The interface is very simple - I only had to look up the instructions to find out how to turn the thing off! (hold down the volume knob for 3 seconds, another reviewer said they couldn't find how to do this). I've found it handles the spacious but still small screen very well and it's always quite easy to get to what you want to do. The interface is also very responsive - too many modern devices take ages to respond to controls but this seems very perky indeed.

The ability to connect to a media center seems to work very well, and lets you browse around the tracks available on the media server very easily. It says it only supports Mac and Windows, and includes software and guides for setting up your Windows computer as a media server to play all your MP3s on the radio.

I use Linux which is apparently not supported, but I installed mediatomb (from ubuntu repositories and probably most others, or source from their webpage) and got that to work amazingly easily. (check mediatomb process is running, if it is check log file at /var/log/mediatomb.log to find out the web address. otherwise start it with command mediatomb and the web address will be the last line output. go to that website and you can add your mp3s and then just open it from the menu on the radio. mediatomb has loads of online docs)

The system automatically picks up the exact time from a network time server on the internet(or one of your choice if you happen to have one) which is good. Not only keeps it perfectly accurate but it means you don't need to set the time to use it as an alarm clock.

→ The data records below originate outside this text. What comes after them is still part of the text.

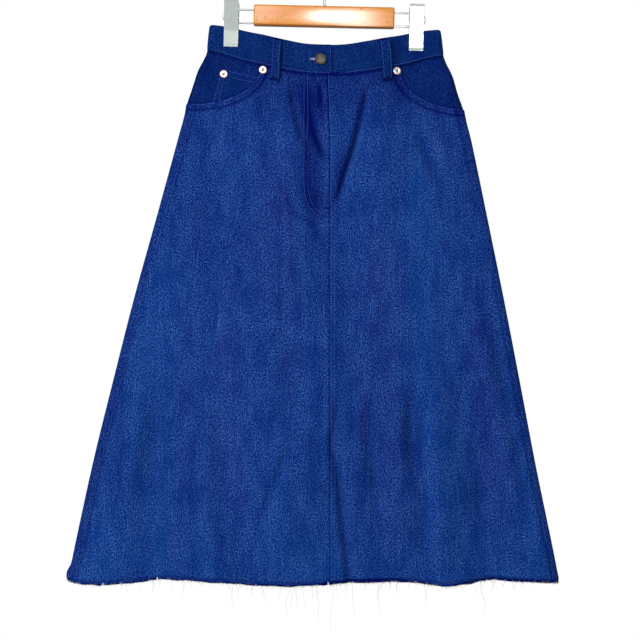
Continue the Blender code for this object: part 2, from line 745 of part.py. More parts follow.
def make_hook(steel):
    """A straight stem, a smooth bend out to the circle, and the circle over to the tip."""
    radius = HOOK_INSIDE + HOOK_WIRE
    circle = arc(0, -HOOK_INSIDE, radius, -40, 205, 20)
    foot, bend = Vector((0, 0, BAR_TOP + GAP)), Vector((0, 0, BAR_TOP + 20))
    start = Vector(circle[0])
    tangent = Vector((math.sin(math.radians(40)), 0, math.cos(math.radians(40))))
    reach = 13.0
    first, second = bend + Vector((0, 0, reach)), start - tangent * reach
    stem = [foot]
    for t in steps(0, 1, 6)[:-1]:
        stem.append(
            bend * (1 - t) ** 3 + first * 3 * t * (1 - t) ** 2 + second * 3 * t * t * (1 - t) + start * t**3
        )
    wire("hook", [tuple(p) for p in stem] + circle, HOOK_WIRE, steel)


def make_bar(wood):
    bm = bmesh.new()
    bmesh.ops.create_cube(bm, size=1)
    bmesh.ops.scale(bm, vec=Vector((BAR_LENGTH, BAR_DEPTH, BAR_HEIGHT)) * MM, verts=bm.verts[:])
    bmesh.ops.translate(bm, vec=Vector((0, 0, BAR_TOP - BAR_HEIGHT / 2)) * MM, verts=bm.verts[:])
    made = add_object("bar", bm, wood)
    bevel = made.modifiers.new("rounded edges", "BEVEL")
    bevel.width = 2.5 * MM
    bevel.segments = 2


def make_side(side_name, side, steel, chrome):
    """One end of the hanger: the wire loop, and the clip that slides on it."""
    middle, radius = (FRAME_TOP + FRAME_BOTTOM) / 2, (FRAME_TOP - FRAME_BOTTOM) / 2
    turn_x = FRAME_REACH - FRAME_WIRE - radius
    inner_x = BAR_LENGTH / 2 + GAP
    ends = [(inner_x, 0, height) for height in (FRAME_TOP, FRAME_BOTTOM)]
    loop = ends[:1] + arc(turn_x, middle, radius, 90, -90, 12) + ends[1:]
    wire(f"wire_loop_{side_name}", [(side * x, y, z) for x, y, z in loop], FRAME_WIRE, steel)
    barrel = radius - FRAME_WIRE - GAP
    make_barrel(f"clip_spring_{side_name}", side * turn_x, -side * SPRING_LENGTH, middle, barrel, steel)
    jaw = GRIP_DEPTH + WAISTBAND.high + GAP
    profile = (  # distance from the mid plane, and height, of the plate's inner face
        (jaw + 0.7, CLIP_FOOT), (jaw, CLIP_FOOT + 5), (jaw, CLIP_FOOT + 24), (jaw + 1.2, FRAME_BOTTOM - 4),
        (barrel + GAP, middle),
        (barrel + 2.2, FRAME_TOP), (barrel + 4.0, CLIP_TOP - 3), (barrel + 5.5, CLIP_TOP),
    )
    for layer, face in (("front", FRONT), ("back", BACK)):
        make_plate(f"clip_{layer}_{side_name}", side * CLIP_X, profile, face, chrome)


def make_barrel(name, x, length, z, radius, finish):
    """The spring between the plates, as one barrel from x to x + length."""
    bm = bmesh.new()
    bmesh.ops.create_cone(
        bm, cap_ends=True, segments=16, radius1=radius * MM, radius2=radius * MM, depth=abs(length) * MM
    )
    bmesh.ops.rotate(bm, cent=(0, 0, 0), matrix=Matrix.Rotation(math.pi / 2, 3, "Y"), verts=bm.verts[:])
    bmesh.ops.translate(bm, vec=Vector((x + length / 2, 0, z)) * MM, verts=bm.verts[:])
    add_object(name, bm, finish)


def make_plate(name, x, profile, face, finish):
    """A pressed plate: the profile's line, drawn out across the clip's width and thickened outwards."""
    bm = bmesh.new()
    left = [bm.verts.new(Vector((x - CLIP_WIDTH / 2, -face * y, z)) * MM) for y, z in profile]
    edges = [bm.edges.new(pair) for pair in zip(left, left[1:])]
    made = bmesh.ops.extrude_edge_only(bm, edges=edges)
    moved = [g for g in made["geom"] if isinstance(g, bmesh.types.BMVert)]
    bmesh.ops.translate(bm, vec=Vector((CLIP_WIDTH, 0, 0)) * MM, verts=moved)
    bmesh.ops.recalc_face_normals(bm, faces=bm.faces[:])
    bm.normal_update()
    if sum(f.normal.y for f in bm.faces) * face > 0:
        bmesh.ops.reverse_faces(bm, faces=bm.faces[:])
    plate = add_object(name, bm, finish)
    thicken(plate, CLIP_PLATE)
    bevel = plate.modifiers.new("rolled edges", "BEVEL")
    bevel.width = 0.35 * MM
    bevel.segments = 1
    bevel.limit_method = "ANGLE"
    bevel.angle_limit = math.radians(50)


def main():
    for old in list(bpy.data.objects):
        bpy.data.objects.remove(old)
    denim = material("denim", (0.012, 0.040, 0.185), 0.85)
    raw_edge = material("frayed denim", (0.008, 0.020, 0.120), 0.9)
    cotton = material("zip tape", (0.02, 0.03, 0.10), 0.9)
    brass = material("antique brass", (0.22, 0.17, 0.10), 0.4, 1.0)
    nickel = material("nickel", (0.75, 0.70, 0.66), 0.25, 1.0)
    steel = material("steel wire", (0.55, 0.55, 0.55), 0.3, 1.0)
    chrome = material("chrome plate", (0.75, 0.78, 0.77), 0.2, 1.0)
    wood = material("varnished wood", (0.70, 0.36, 0.13), 0.4)
    make_fronts(denim)
    make_backs(denim)
    make_waistband(denim)
    make_pocket_facings(denim)
    make_coin_pocket(denim)
    make_fly(denim, cotton, nickel)
    make_loops(denim)
    make_hem("hem_front", FRONT, raw_edge)
    make_hem("hem_back", BACK, raw_edge)
    make_hardware(brass, nickel)
    make_hook(steel)
    make_bar(wood)
    make_side("right", -1, steel, chrome)
    make_side("left", 1, steel, chrome)


main()
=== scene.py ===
"""Looks for a raw-hem denim skirt that hangs from a wooden clip hanger.

The frame is in metres, +Z up, with the front of the skirt towards -Y and the origin inside the hook's crown.
Tables and constants are in millimetres, and MM turns them into metres when a shape is made. The cloth's base
surface is the one that the solids are built on, so each piece of cloth lies in its own solid's place.
"""

import math
import random
from collections import namedtuple

import bmesh
import bpy
import numpy as np
from bpy.props import FloatProperty, FloatVectorProperty, PointerProperty
from bpy.types import Operator, Panel, PropertyGroup
from mathutils import Matrix, Vector


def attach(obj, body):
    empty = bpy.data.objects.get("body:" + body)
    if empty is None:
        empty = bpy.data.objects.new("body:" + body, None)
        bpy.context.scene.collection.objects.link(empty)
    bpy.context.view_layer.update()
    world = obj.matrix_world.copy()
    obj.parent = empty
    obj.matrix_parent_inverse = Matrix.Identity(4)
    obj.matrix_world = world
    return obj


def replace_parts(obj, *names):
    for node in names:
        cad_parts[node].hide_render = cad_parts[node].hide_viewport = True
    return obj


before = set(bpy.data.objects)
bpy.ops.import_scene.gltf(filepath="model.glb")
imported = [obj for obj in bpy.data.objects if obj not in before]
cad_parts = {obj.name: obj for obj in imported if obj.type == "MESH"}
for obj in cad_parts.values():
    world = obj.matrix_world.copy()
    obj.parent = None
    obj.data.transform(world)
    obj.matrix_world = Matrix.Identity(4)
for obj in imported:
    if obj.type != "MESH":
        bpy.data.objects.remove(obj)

bl_info = {
    "name": "Denim Skirt on a Clip Hanger",
    "version": (1, 0, 0),
    "blender": (4, 5, 0),
    "location": "3D View > Sidebar > Skirt",
    "description": "Dresses the skirt's solids with cloth, sewing, a frayed hem, metal and wood",
    "category": "Object",
}

MM = 0.001
GAP = 0.3  # between neighbouring solids
FRONT, BACK = 1, -1

# ---- the base surface, as the solids have it -------------------------------------------------------
WAIST_Z = -107.4  # height of the waist's top edge at the sides
BAND = 37.0  # waistband depth at the sides
LENGTH = 772.0  # waist to hem along the side
FRAY = 5.5  # loose strip below the hem's stay stitching
PANEL_FOOT = LENGTH - FRAY

# Cloth layers, as distances out from the base surface.
Layer = namedtuple("Layer", "low high")
PANEL = Layer(0.0, 1.2)
WAISTBAND = Layer(-0.6, 1.9)
COIN_POCKET = Layer(-0.9, 0.2)
POCKET_FACING = Layer(-2.2, -1.0)
HEM_STRIP = Layer(0.0, 1.1)
ZIP_TAPE = Layer(-3.0, -2.0)
FLY_SHIELD = Layer(-6.8, -5.6)
CHAIN_RISE = -4.2  # middle of the zip's teeth

# One row for each cross-section, by its drop down the side from the waist. half is half the width of the
# base surface, lean its centre to the right, turn the side fold's radius, front and back how far each face
# crowns out beyond that radius, and sag the share of the waist's dip that the section keeps.
Section = namedtuple("Section", "drop half lean turn front back sag")
SECTIONS = (
    Section(0, 159.9, 1.7, 3.2, 11, 10, 1.00),
    Section(37, 164.2, 2.8, 4.0, 12, 10, 1.12),
    Section(46, 167.0, 3.2, 4.6, 12, 11, 1.10),
    Section(65, 176.6, 3.4, 5.6, 13, 12, 1.05),
    Section(88, 183.8, 3.5, 6.4, 14, 13, 0.98),
    Section(112, 192.0, 4.3, 7.0, 14, 14, 0.92),
    Section(130, 196.4, 5.0, 7.2, 15, 14, 0.87),
    Section(158, 203.8, 5.2, 7.6, 15, 15, 0.80),
    Section(270, 230.8, 3.9, 8.6, 16, 16, 0.56),
    Section(382, 257.8, 2.1, 9.6, 17, 17, 0.38),
    Section(494, 282.9, 1.1, 10.4, 18, 18, 0.24),
    Section(606, 307.4, 0.3, 11.2, 19, 19, 0.12),
    Section(718, 331.3, 2.0, 11.8, 19, 19, 0.03),
    Section(775, 342.8, 3.0, 12.0, 19, 19, 0.00),
)

# How far the waist's edge dips between the sides, by its place from the centre (0) to the side (1).
Dip = namedtuple("Dip", "place dip")
WAIST_DIP = (
    Dip(0.00, 26.5), Dip(0.17, 25.6), Dip(0.35, 20.5), Dip(0.52, 14.5), Dip(0.69, 8.2), Dip(0.86, 2.4),
    Dip(1.00, 0.0),
)

# How far down the waistband reaches, by the station from the centre (0) to the side's turn (1).
Foot = namedtuple("Foot", "place drop")
BAND_FOOT = (
    Foot(0.00, 38.3), Foot(0.18, 38.2), Foot(0.36, 39.5), Foot(0.55, 40.3), Foot(0.78, 40.0),
    Foot(0.91, 38.1), Foot(1.00, BAND),
)

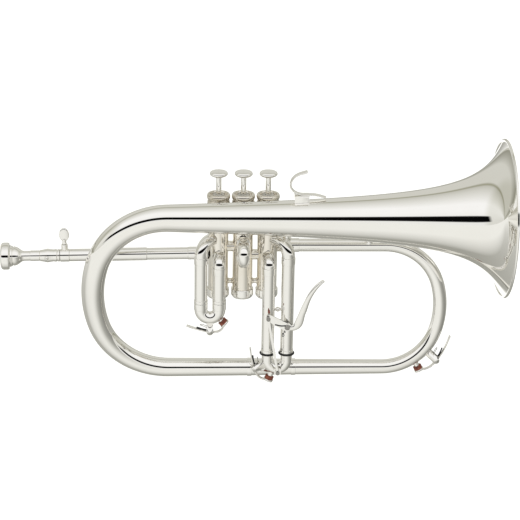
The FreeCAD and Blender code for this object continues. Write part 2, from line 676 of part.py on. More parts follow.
def finger_hook():
    """Hook for the little finger, curled from a strip on a foot soldered to the bell."""
    width = 7.0
    strip = [
        (77.5, 77.6, 170, 1.2), (70.0, 79.6, 172, 1.8), (60.0, 80.4, 179, 2.0), (52.5, 81.0, 170, 2.0),
        (46.6, 84.0, 135, 2.0), (43.6, 89.5, 95, 2.0), (45.4, 96.0, 60, 2.1), (50.6, 100.4, 25, 2.2),
        (59.5, 103.4, 18, 2.6),
    ]
    sections = [(x, BELL_Y, z, angle, size) for x, z, angle, size in strip]
    hook = oval_loft(sections, width)
    foot = box(V(47.5, BELL_Y - 5.5, BELL_Z + 8), V(61.5, BELL_Y + 5.5, 80.2))
    hook = fuse([foot, hook])
    start, end = 40.0, 85.0
    bell_side = Part.makeCone(bell_radius(start) + 0.05, bell_radius(end) + 0.05, end - start,
                              V(start, BELL_Y, BELL_Z), X_AXIS)
    return hook.cut(bell_side)


# Water keys, drawn about their own hinge pin: local +X to the finger tip, local +Z to the tube.
KEY_BARREL_R = 2.4
KEY_PIN_R = 1.0
KEY_HALF_WIDTH = 3.0
CORK_R = 4.3
CORK_THICK = 3.4
CUP_THICK = 1.6
NIPPLE_R = 2.6
COIL_INNER_Y = 1.4          # the coils lie between here and the barrel's ends


def direction(degrees):
    return V(math.cos(math.radians(degrees)), 0, math.sin(math.radians(degrees)))


def water_keys():
    """The three keys: hinge place, heading of the finger tip and of the tube in degrees, distance
    from pin to tube, finger tip, cork centre and the cork's lean in the key's own frame, and its tube."""
    first = V(-32.0, LEG_Y, -65.4)
    third = V(13.4, LEG_Y, -105.5)
    front = V(196.1, BOTTOM_Y + 0.9, -104.5)
    first_tube = crook_route(FIRST_LEG_X, FIRST_END_Z, FIRST_ARC_Z, SLEEVE_R)
    third_tube = crook_route(THIRD_LEG_X, THIRD_END_Z, THIRD_ARC_Z, SLIDE_R)
    return (
        (first, 180.0, 90.0, 7.5, (22.8, 5.4), (-12.7, 9.5), 46.0, first_tube),
        (third, 117.0, 27.0, 8.0, (21.2, 4.9), (-15.7, 7.7), 47.5, third_tube),
        (front, 45.7, 135.7, 9.3, (27.2, 8.4), (-18.7, 6.5), 71.0, front_bow_outside()),
    )


def in_key_frame(shape, key):
    """Carries a shape drawn in its own X-Z plane to the key's place on the instrument."""
    origin, tip, tube = key[:3]
    along, towards = direction(tip), direction(tube)
    turn = FreeCAD.Rotation(along, towards.cross(along), towards, "XZY")
    shape.Placement = FreeCAD.Placement(origin, turn)
    return shape


def cork_frame(key):
    """Cork centre and its pressing direction in the key's own frame."""
    cork_x, cork_z = key[5]
    return V(cork_x, 0, cork_z), direction(key[6])


def key_saddle(key):
    """Saddle soldered to the tube, with its two ears, the hinge pin and the nipple under the cork."""
    surface = key[3]
    ear_in = KEY_HALF_WIDTH + 0.2
    ear_out = ear_in + 1.3
    pieces = []
    for low, high in ((-ear_out, -ear_in), (ear_in, ear_out)):
        pieces.append(cylinder(3.3, V(0, low, 0), Y_AXIS, high - low))
        pieces.append(box(V(-3.3, low, 0), V(3.3, high, surface + 2.5)))
    pieces.append(box(V(-3.3, -ear_out, surface - 1.2), V(3.3, ear_out, surface + 2.5)))
    pieces.append(cylinder(KEY_PIN_R, V(0, -ear_out - 0.5, 0), Y_AXIS, 2 * ear_out + 1.0))
    centre, press = cork_frame(key)
    nipple = ring(NIPPLE_R, 1.6, centre + press * (CORK_THICK / 2 + 0.1), press, 5.5)
    saddle = in_key_frame(Part.makeCompound([fuse(pieces), nipple]), key)
    return saddle.cut(key[7])


def key_lever(key):
    """Hinge barrel, finger arm and the arm that carries the cork's cup, with the cup."""
    tip_x, tip_z = key[4]
    centre, press = cork_frame(key)
    barrel = cylinder(KEY_BARREL_R, V(0, -KEY_HALF_WIDTH, 0), Y_AXIS, 2 * KEY_HALF_WIDTH)
    finger = oval_loft([(0.5, 0, -1.2, 0, 2.0), (tip_x * 0.4, 0, tip_z * 0.16, 14, 1.7),
                        (tip_x * 0.72, 0, tip_z * 0.56, 20, 1.6), (tip_x, 0, tip_z, 26, 1.8)], 5.4)
    back = centre - press * (CORK_THICK / 2 + CUP_THICK)
    middle = V(back.x * 0.6 - 0.6, 0, back.z * 0.25 - 2.0)
    heading = math.degrees(math.atan2(back.z - middle.z, back.x - middle.x))
    arm = oval_loft([(-0.5, 0, -1.2, 180, 2.2), (middle.x, 0, middle.z, (heading + 190) / 2, 2.0),
                     (back.x + press.x * 0.6, 0, back.z + press.z * 0.6, heading, 2.0)], 4.2)
    cup = cylinder(CORK_R + 0.5, back, press, CUP_THICK)
    lever = fuse([barrel, finger, arm, cup])
    for side in (-1, 1):
        groove_start = V(0, side * COIL_INNER_Y, 0)
        lever = lever.cut(ring(KEY_BARREL_R + 1.5, KEY_BARREL_R, groove_start, Y_AXIS * side, 4.0))
    lever = lever.cut(cylinder(KEY_PIN_R + RUNNING, V(0, -10, 0), Y_AXIS, 20))
    lever = lever.cut(cylinder(0.9, V(tip_x - 2.6, 0, -5), Z_AXIS, 20))
    return in_key_frame(lever, key)


def key_cork(key):
    centre, press = cork_frame(key)
    return in_key_frame(cylinder(CORK_R, centre - press * (CORK_THICK / 2), press, CORK_THICK), key)


def key_spring(key):
    """Coils round the hinge barrel, with two legs that lean on the tube."""
    wire = 0.32
    coil_r = KEY_BARREL_R + GAP + wire
    pieces = []
    for side in (-1, 1):
        for step in range(2):
            y = side * (COIL_INNER_Y + GAP + wire + step * 0.6)
            pieces.append(Part.makeTorus(coil_r, wire, V(0, y, 0), Y_AXIS))
        start = V(0.6, side * (COIL_INNER_Y + GAP + wire), coil_r)
        pieces.append(cylinder(wire, start, V(6.0, 0, key[3] - 1.6 - coil_r), 6.6))
    return in_key_frame(fuse(pieces), key)


def trigger_bracket():
    """Post soldered to the third slide's outer sleeve, on which the trigger lever turns."""
    x, z = PIVOT
    post = cylinder(3.4, V(x, LEG_Y, z), -Y_AXIS, LEG_Y - LEVER_BACK_Y - GAP)
    post = post.cut(cylinder(SLEEVE_R + 0.02, V(THIRD_LEG_X[0], LEG_Y, z - 10), Z_AXIS, 20))
    return post


def trigger_lever():
    """Tapered arm to the rod, and the curved finger lever, in one piece."""
    x, z = PIVOT
    end_x, end_z = ARM_END
    front = LEVER_BACK_Y - LEVER_THICK
    corners = [V(x + 0.5, front, z + 4.0), V(end_x + 1.0, front, end_z + 4.0), V(end_x - 1.6, front, end_z + 2.6),
               V(end_x - 2.4, front, end_z - 1.0), V(end_x + 0.4, front, end_z - 3.2), V(x - 12.0, front, z + 1.6),
               V(x - 2.0, front, z - 3.8), V(x + 2.5, front, z - 3.8)]
    plate = Part.Face(Part.makePolygon(corners + corners[:1])).extrude(Y_AXIS * LEVER_THICK)
    hub = cylinder(4.1, V(x, front, z), Y_AXIS, LEVER_THICK)
    y = LEVER_BACK_Y - LEVER_THICK / 2
    finger = oval_loft([
        (x + 1.0, y, z - 0.6, -8, 5.8), (x + 4.6, y, z - 0.9, 0, 6.0), (x + 9.2, y, z + 1.4, 48, 7.2),
        (x + 12.2, y, z + 8.0, 72, 7.6), (x + 15.2, y, z + 17.4, 72, 6.4), (x + 18.2, y, z + 25.9, 67, 5.4),
        (x + 23.6, y, z + 37.1, 60, 4.5), (x + 28.4, y, z + 43.5, 48, 3.8), (x + 34.4, y, z + 48.8, 38, 2.8),
    ], 3.2)
    clear_back = box(V(x - 20, LEVER_BACK_Y, z - 20), V(x + 8, 0, z + 20))
    lever = fuse([plate, hub, finger]).cut(clear_back)
    lever = lever.cut(cylinder(TRIGGER_PIN_R + RUNNING, V(x, 0, z), -Y_AXIS, 60))
    return lever.cut(cylinder(ROD_PIN_R + RUNNING, V(end_x, 0, end_z), -Y_AXIS, 60))


def trigger_pivot_screw():
    x, z = PIVOT
    front = LEVER_BACK_Y - LEVER_THICK - 0.7
    shaft = cylinder(TRIGGER_PIN_R, V(x, LEVER_BACK_Y + GAP, z), -Y_AXIS, LEVER_BACK_Y + GAP - front)
    return shaft.fuse(cylinder(2.8, V(x, front, z), -Y_AXIS, 1.8))


def trigger_spring():
    """Torsion spring round the post, with a leg along the arm and a hook at the sleeve."""
    x, z = PIVOT
    wire = 0.42
    coil_r = 4.2
    pieces = []
    for step in range(3):
        pieces.append(Part.makeTorus(coil_r, wire, V(x, LEVER_BACK_Y + 0.85 + step * 0.85, z), Y_AXIS))
    leg_start = V(x - 1.0, LEVER_BACK_Y + 0.9, z + coil_r)
    pieces.append(cylinder(wire, leg_start, V(-11.5, 0, -1.5), 11.6))
    hook_start = V(x + coil_r, LEVER_BACK_Y + 2.8, z)
    pieces.append(cylinder(wire, hook_start, V(-3.5, 0.0, -7.0), 8.0))
    return fuse(pieces)


def trigger_rod():
    """Flat connecting rod with an eye at each end."""
    top = V(ARM_END[0], LEVER_BACK_Y - LEVER_THICK - 0.2, ARM_END[1])
    low = V(ROD_END[0], top.y, ROD_END[1])
    along = (low - top).normalize()
    across = along.cross(Y_AXIS)
    half = 1.2
    corners = [top + across * half, low + across * half, low - across * half, top - across * half]
    bar = Part.Face(Part.makePolygon(corners + corners[:1])).extrude(-Y_AXIS * ROD_THICK)
    eyes = [cylinder(2.2, point, -Y_AXIS, ROD_THICK) for point in (top, low)]
    rod = fuse([bar] + eyes)
    for point in (top, low):
        rod = rod.cut(cylinder(ROD_PIN_R, point + Y_AXIS, -Y_AXIS, 10))
    return rod


def rod_screws():
    """The two shoulder screws held in the rod's eyes."""
    screws = []
    front = LEVER_BACK_Y - LEVER_THICK - 0.2 - ROD_THICK
    for x, z in (ARM_END, ROD_END):
        shaft = cylinder(ROD_PIN_R, V(x, LEVER_BACK_Y, z), -Y_AXIS, LEVER_BACK_Y - front)
        screws.append(shaft.fuse(cylinder(2.0, V(x, front, z), -Y_AXIS, 1.3)))
    return Part.makeCompound(screws)


def trigger_bumper():
    """Small cork on the sleeve that the trigger arm comes to rest against."""
    x, z = ARM_END
    centre = V(x + 0.6, LEG_Y, z + 6.1)
    cork = cylinder(1.7, centre, -Y_AXIS, LEG_Y - LEVER_BACK_Y + LEVER_THICK)
    return cork.cut(cylinder(SLEEVE_R + 0.02, V(THIRD_LEG_X[1], LEG_Y, z - 10), Z_AXIS, 30))


def all_nodes():
    nodes = {
        "bell": bell(),
        "bell_bow": bell_bow(),
        "bottom_tube": bottom_tube(),
        "front_bow": front_bow(),
        "tube_ferrules": tube_ferrules(),
        "tube_braces": tube_braces(),
        "valve_connectors": valve_connectors(),
        "first_slide_sleeves": slide_sleeves(1, FIRST_END_Z),
        "first_slide": first_slide(),
        "second_slide_sleeves": second_sleeves(),
        "second_slide": second_slide(),
        "third_slide_sleeves": slide_sleeves(3, THIRD_END_Z),
        "third_slide": third_slide(),
        "slide_bumper_rings": slide_bumper_rings(),
        "leadpipe": leadpipe(),
        "clamp_collar": clamp_collar(),
        "clamp_screw": clamp_screw(),
        "tuning_shank": tuning_shank(),
        "mouthpiece": mouthpiece(),
        "finger_hook": finger_hook(),
        "trigger_bracket": trigger_bracket(),
        "trigger_lever": trigger_lever(),
        "trigger_pivot_screw": trigger_pivot_screw(),
        "trigger_spring": trigger_spring(),
        "trigger_rod": trigger_rod(),
        "rod_screws": rod_screws(),
        "trigger_bumper": trigger_bumper(),
    }
    numbers = range(1, VALVES + 1)
    nodes["top_caps"] = Part.makeCompound([top_cap(number) for number in numbers])
    nodes["bottom_caps"] = Part.makeCompound([foot_cap(number) for number in numbers])
    nodes["cap_felts"] = Part.makeCompound([cap_felt(number) for number in numbers])
    nodes["valve_guides"] = Part.makeCompound([valve_guide(number) for number in numbers])
    for number in numbers:
        nodes[f"valve_casing_{number}"] = valve_casing(number)
        nodes[f"piston_{number}"] = piston(number)
        nodes[f"valve_spring_{number}"] = valve_spring(number)
        nodes[f"valve_stem_{number}"] = valve_stem(number)
        nodes[f"finger_button_{number}"] = finger_button(number)
    for number, key in enumerate(water_keys(), start=1):
        nodes[f"water_key_saddle_{number}"] = key_saddle(key)
        nodes[f"water_key_lever_{number}"] = key_lever(key)
        nodes[f"water_key_cork_{number}"] = key_cork(key)
        nodes[f"water_key_spring_{number}"] = key_spring(key)
    return nodes


os.makedirs("parts", exist_ok=True)
for name, shape in all_nodes().items():
    print(f"{name:24s} solids {len(shape.Solids)} valid {shape.isValid()} volume {shape.Volume:.1f}")
    shape.exportStep(os.path.join("parts", name + ".step"))
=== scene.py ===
import bmesh
import bpy
import json
import math
from mathutils import Matrix, Vector

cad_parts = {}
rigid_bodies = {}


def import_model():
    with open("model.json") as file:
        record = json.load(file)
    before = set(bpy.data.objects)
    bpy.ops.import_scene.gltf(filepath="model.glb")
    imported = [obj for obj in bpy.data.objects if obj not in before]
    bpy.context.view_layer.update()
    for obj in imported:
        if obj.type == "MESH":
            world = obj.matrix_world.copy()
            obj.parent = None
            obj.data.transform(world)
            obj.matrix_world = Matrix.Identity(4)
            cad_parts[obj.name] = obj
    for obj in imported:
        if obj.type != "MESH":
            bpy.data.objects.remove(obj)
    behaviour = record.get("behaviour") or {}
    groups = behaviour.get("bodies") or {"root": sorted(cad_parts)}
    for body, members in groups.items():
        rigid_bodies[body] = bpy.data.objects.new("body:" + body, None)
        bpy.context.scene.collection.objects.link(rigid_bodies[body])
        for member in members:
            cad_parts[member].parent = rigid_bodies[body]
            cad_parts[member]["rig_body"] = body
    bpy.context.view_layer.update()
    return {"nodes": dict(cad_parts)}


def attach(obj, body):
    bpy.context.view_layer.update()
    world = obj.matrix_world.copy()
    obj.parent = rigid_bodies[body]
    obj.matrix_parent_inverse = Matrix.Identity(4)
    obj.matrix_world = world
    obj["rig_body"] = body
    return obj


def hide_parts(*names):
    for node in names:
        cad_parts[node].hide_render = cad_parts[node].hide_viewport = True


# Looks of a silver-plated flugelhorn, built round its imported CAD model.  Metres.
# +X runs along the bell towards its mouth, +Z up along the valves, -Y to the player's right.

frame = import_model()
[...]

Obviously its not perfect as its only £60. I'd like the line out to be a proper, static volume line out, but it actually varies with the volume control and distorts above about 90% volume. The built in speaker could be a little better, and it could have the function to wake you up to a different station from the one you were listening to last. And the front panel can smudge if you have greasy fingers and touch it for some reason. The screens backlight isn't perfect either - its not evenly the same brightness across the screen. Not enough to bother me, I don't even notice it really, and still just as readable but some people don't like that sort of thing.

Of course I had to take the amazingly low price into account when giving it 5 stars. If it cost double the price as many of the others do, I'd have given it 4. But in saying that, I bet I'd have just as many or more niggles with the expensive models and ended up giving them a lesser score.

Probably among the best gadgets I've bought in terms of its ability to just work, it ranks up there with Sky Plus and the TomTom.